Trotz alle dem bin ich auf der Seite der Maedchen. Der letzte
Kommentar auf dem schwarzen Brett war die blanke Provokation. Es
stand geschrieben, dass eine Person, die gestohlenen Produkte zu
verkaufen habe, und ob sich die Maedchen-WG jetzt nicht schlecht
vorkomme. Es war formuliert, wie als haette die Person lang, in ihrer
Scham ueber den Diebstahl nachgedacht und dann nach langen
Ueberlegung, sich gegen die Reife entschieden. Die Umwelt wurde an
die eigene Realitaet angepasst. Die Sache selbst wurde verharmlost
und der Taeter entlastet. Das Eigentumsrecht ist ein wichtiges Recht,
denn es stellt sicher, dass Aktion mit einer gewissenen
Eigenverantwortlichkeit ausgefuehrt werden. Ohne Eigentum gibt es
auch keine eigenen Entscheidungen. Ich als Eigentuemer des
Spuelmittels entscheide ueber dessen Freigabe und baue damit allein
ein soziales Geruest nach meinem Bild. Wenn das Spuelmittel frei
waere, dann gaebe es niemanden, der ein Geruest bauen kann, aber die
Fragestellung selbst waere hinfaellig. Dieser Prinzip der
Eigenverantwortlichkeit wird vor allem in der Wirtschaft angewandt.
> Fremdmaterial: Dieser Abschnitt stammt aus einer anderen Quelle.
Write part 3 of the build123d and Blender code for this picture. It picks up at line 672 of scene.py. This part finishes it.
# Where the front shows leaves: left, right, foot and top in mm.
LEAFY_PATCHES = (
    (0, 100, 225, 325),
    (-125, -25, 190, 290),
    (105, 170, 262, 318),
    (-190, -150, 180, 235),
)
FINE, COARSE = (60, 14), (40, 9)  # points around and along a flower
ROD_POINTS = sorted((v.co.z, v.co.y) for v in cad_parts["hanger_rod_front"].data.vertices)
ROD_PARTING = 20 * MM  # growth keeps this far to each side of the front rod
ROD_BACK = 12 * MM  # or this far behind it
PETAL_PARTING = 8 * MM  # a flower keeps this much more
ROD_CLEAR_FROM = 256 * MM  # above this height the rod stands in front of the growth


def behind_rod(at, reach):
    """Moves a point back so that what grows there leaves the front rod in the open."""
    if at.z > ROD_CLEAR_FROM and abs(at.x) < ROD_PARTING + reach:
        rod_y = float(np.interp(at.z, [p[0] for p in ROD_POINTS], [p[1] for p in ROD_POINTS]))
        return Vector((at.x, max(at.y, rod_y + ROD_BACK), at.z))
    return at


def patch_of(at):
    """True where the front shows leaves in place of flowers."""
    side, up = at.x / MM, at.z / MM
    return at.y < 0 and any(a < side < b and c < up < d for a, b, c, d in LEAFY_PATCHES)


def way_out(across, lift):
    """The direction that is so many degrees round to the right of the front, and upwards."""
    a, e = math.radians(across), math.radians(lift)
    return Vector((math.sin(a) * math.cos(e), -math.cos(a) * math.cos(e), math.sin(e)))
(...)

Ein Mensch ohne eigene Verantwort kennt keine persoenlichen
Konsequenzen und nur persoenliche Konsequenzen koennen eine
persoenliche Veraenderung herbeifuehren. Soweit der
verhaltenstheoretische Ansatz. Bei diesem wird versucht, durch
negative Konditionierung, nicht erwuenschtes Verhalten zu verringern
und erwuenschtes zu verstaerken.
Es existieren aber des weiteren noch andere Ansaetze der Motivation.
Es ist zum Beispiel moeglich, dass Motivation aus dem inkongruenten
Zustand des erwuenschten und als real wahrgenommenen Selbstbildes,
entsteht. Gesellschaftliche Veraenderung entsteht hierbei durch
Ermoeglichung einer Entfaltung des Bildes von jedem einzelnen
Menschen, hin zum gewuenschten Bild. Oder der Annaeherung der
Wuensche auf ein Niveau, in dem sie auch erfuellt werden koennen.
Ich handele streng nach der Maxime, Eigentum ist Diebstahl. Bewusst
schliesse ich mein Zimmer jeden Morgen ab, denn nur so kann ich
Geheimnisse von der Seele der Allgemeinheit stehlen, die dann ganz
allein mir gehoeren, entgegen jeglicher Vernunft.